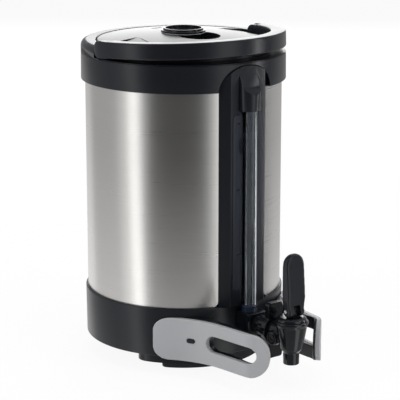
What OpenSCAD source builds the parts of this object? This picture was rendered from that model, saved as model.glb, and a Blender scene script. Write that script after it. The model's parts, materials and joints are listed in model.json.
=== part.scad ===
// Thermal coffee server with a sight gauge, a tap and a bail handle.
// Millimetres. The body's axis is Z, the tap faces -Y and the feet stand on Z = 0.

/* [Body] */
// Outer radius of the brushed steel shell
body_r = 113.5; // [108:0.5:125]
// Height of the steel shell
steel_h = 246; // [220:1:280]
// Sheet thickness of the steel shell
shell_t = 0.8; // [0.5:0.1:1.5]
// How far the base skirt stands proud of the steel
skirt_lip = 2.5; // [2:0.1:4]
// Height of the base skirt
skirt_h = 56.2; // [54:0.2:62]
// Wall of the moulded plastic parts
wall = 3; // [2.4:0.1:3.5]
// Height of the sill under the skirt
sill_h = 11.4; // [10:0.1:16]
// How far the sill stands back from the steel's radius
sill_inset = 7.5; // [4:0.5:12]
// Height of the rubber feet
foot_h = 10; // [6:0.5:14]
// How far the foot arcs stand back from the steel's radius
foot_inset = 20.5; // [15:0.5:28]

/* [Flask] */
// Distance from the steel's outside to the flask's outside
insulation = 19.5; // [18.5:0.1:26]
// Sheet thickness of the flask walls
flask_t = 0.8; // [0.6:0.1:1.2]
// Vacuum gap between the two flask walls
vacuum_gap = 8.4; // [6:0.2:9]
// Outer radius of the outlet spigot
spigot_r = 8; // [7:0.1:9]

/* [Top] */
// How far the collar stands proud of the steel
collar_lip = 4.5; // [3:0.1:6]
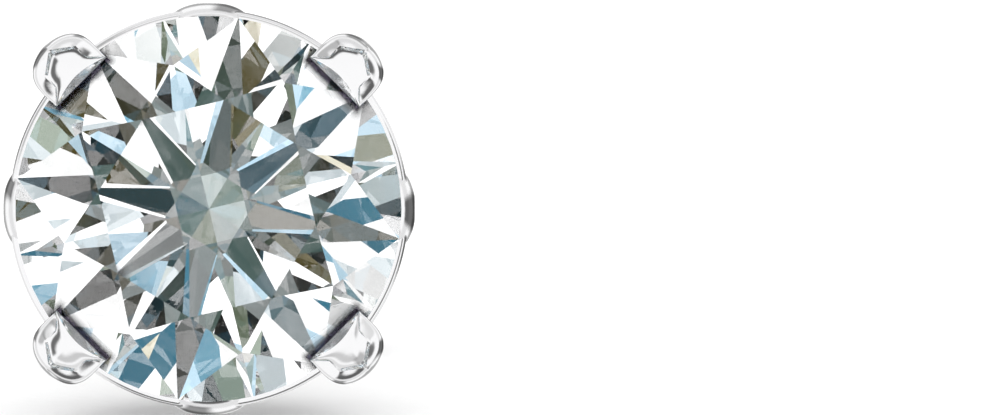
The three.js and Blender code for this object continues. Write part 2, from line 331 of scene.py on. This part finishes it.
def stone_facets():
    """Three corners of each facet of the brilliant."""
    apothem = math.cos(math.radians(STEP / 2))
    star_radius = TABLE_RADIUS * apothem + STAR_SHARE * (STONE_RADIUS - TABLE_RADIUS * apothem)
    lower_radius = STONE_RADIUS * (1 - LOWER_HALF_SHARE)
    table = [at(TABLE_RADIUS, STONE_TURN + STEP * k, crown_height(TABLE_RADIUS)) for k in range(MAINS + 1)]
    tip = at(0, 0, pavilion_height(0))
    yield table[0], table[1], table[2]
    for k in range(MAINS):
        angle = STONE_TURN + STEP * k
        middle = angle + STEP / 2
        star = at(star_radius, middle, crown_height(star_radius * apothem))
        lower = at(lower_radius, middle, pavilion_height(lower_radius * apothem))
        above_girdle = [at(STONE_RADIUS, a, GIRDLE_HALF) for a in (angle, middle, angle + STEP)]
        below_girdle = [at(STONE_RADIUS, a, -GIRDLE_HALF) for a in (angle, middle, angle + STEP)]
        yield table[k], star, above_girdle[0]
        yield table[k], star, table[k + 1]
        yield star, above_girdle[0], above_girdle[1]
        yield star, above_girdle[1], above_girdle[2]
        yield tip, lower, below_girdle[0]
        yield lower, below_girdle[0], below_girdle[1]
        yield lower, below_girdle[1], below_girdle[2]


def brilliant(name, margin=0.0):
    """A round blank ground down facet by facet, and larger by a margin where it is to cut the seat."""
    bpy.ops.object.select_all(action="DESELECT")
    bpy.ops.mesh.primitive_cylinder_add(
        vertices=GIRDLE_SIDES,
        radius=STONE_RADIUS + margin,
        depth=BLANK_HEIGHT,
        rotation=(0, 0, math.radians(STONE_TURN)),
    )
    stone = bpy.context.object
    stone.name = name
    bpy.ops.object.transform_apply(rotation=True)
    bpy.ops.object.mode_set(mode="EDIT")
    for first, second, third in stone_facets():
        normal = (second - first).cross(third - first).normalized()
        if normal.dot(first) < 0:
            normal.negate()
        bpy.ops.mesh.select_all(action="SELECT")
        bpy.ops.mesh.bisect(
            plane_co=first + normal * margin,
            plane_no=normal,
            use_fill=True,
            clear_outer=True,
            threshold=CUT_TOLERANCE,
        )
    bpy.ops.mesh.select_all(action="SELECT")
    bpy.ops.mesh.remove_doubles(threshold=MERGE_DISTANCE)
    bpy.ops.mesh.normals_make_consistent(inside=False)
    bpy.ops.object.mode_set(mode="OBJECT")
    bpy.ops.object.shade_flat()
    return stone


stone = brilliant("brilliant_stone")
# Diamond polished on an iron lap: clear, with flat mirror facets. Painted shade: the crown beside each prong
# is darkened in the stone's own colour, standing in for the prong's shadow.
diamond, tree, shader = material("polished_diamond", Roughness=0.0, IOR=DIAMOND_IOR, Transmission_Weight=1.0)
place = {0: add(tree, "ShaderNodeTexCoord").outputs["Object"], 1: girdle_centre}
place = add(tree, "ShaderNodeVectorMath", place, operation="SUBTRACT").outputs[0]
place = {"Vector": place, "Angle": tilt - math.pi / 2}
place = add(tree, "ShaderNodeVectorRotate", place, rotation_type="X_AXIS").outputs[0]
place = add(tree, "ShaderNodeVectorMath", {0: place}, operation="ABSOLUTE").outputs[0]
to_prong = Vector((1, 1, 0)).normalized() / MILLIMETRE
past_prong = Vector((1, -1, 0)).normalized() / MILLIMETRE
out = add(tree, "ShaderNodeVectorMath", {0: place, 1: to_prong}, operation="DOT_PRODUCT")
past = add(tree, "ShaderNodeVectorMath", {0: place, 1: past_prong}, operation="DOT_PRODUCT")
shaded_out = band(tree, out.outputs["Value"], TIP_SHADE_START, TIP_SHADE_END, TIP_SHADE_BLUR)
shaded_aside = band(tree, past.outputs["Value"], -TIP_SHADE_HALF, TIP_SHADE_HALF, TIP_SHADE_BLUR)
shaded = add(tree, "ShaderNodeMath", {0: shaded_out, 1: shaded_aside}, operation="MULTIPLY").outputs[0]
# Painted shade: the stone's colour goes from clear to dark towards each prong tip.
painted_shade = {"Factor": shaded, "A": linear("#ffffff"), "B": linear(TIP_SHADE)}
painted_shade = add(tree, "ShaderNodeMix", painted_shade, data_type="RGBA").outputs["Result"]
tree.links.new(painted_shade, shader.inputs["Base Color"])
# The girdle is left as it was ground against another diamond: frosted, with fine pits.
frosted, tree, shader = material("bruted_diamond", IOR=DIAMOND_IOR, Transmission_Weight=1.0)
roughen(tree, shader, speck=0.1, roughness=(0.35, 0.5), pit=0.04, depth=0.004)
stone.data.materials.append(diamond)
stone.data.materials.append(frosted)
for face in stone.data.polygons:
    face.material_index = 1 if abs(face.normal.z) < UPRIGHT else 0
lay_down(stone)
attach(stone, "root")
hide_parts("round_stone")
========
» **Task instructions**: Show the lines that mention the word "this".

» **Exercise output**:
What OpenSCAD source builds the parts of this object? This picture was rendered from that model, saved as model.glb, and a Blender scene script. Write that script after it. The model's parts, materials and joints are listed in model.json.
The three.js and Blender code for this object continues. Write part 2, from line 331 of scene.py on. This part finishes it.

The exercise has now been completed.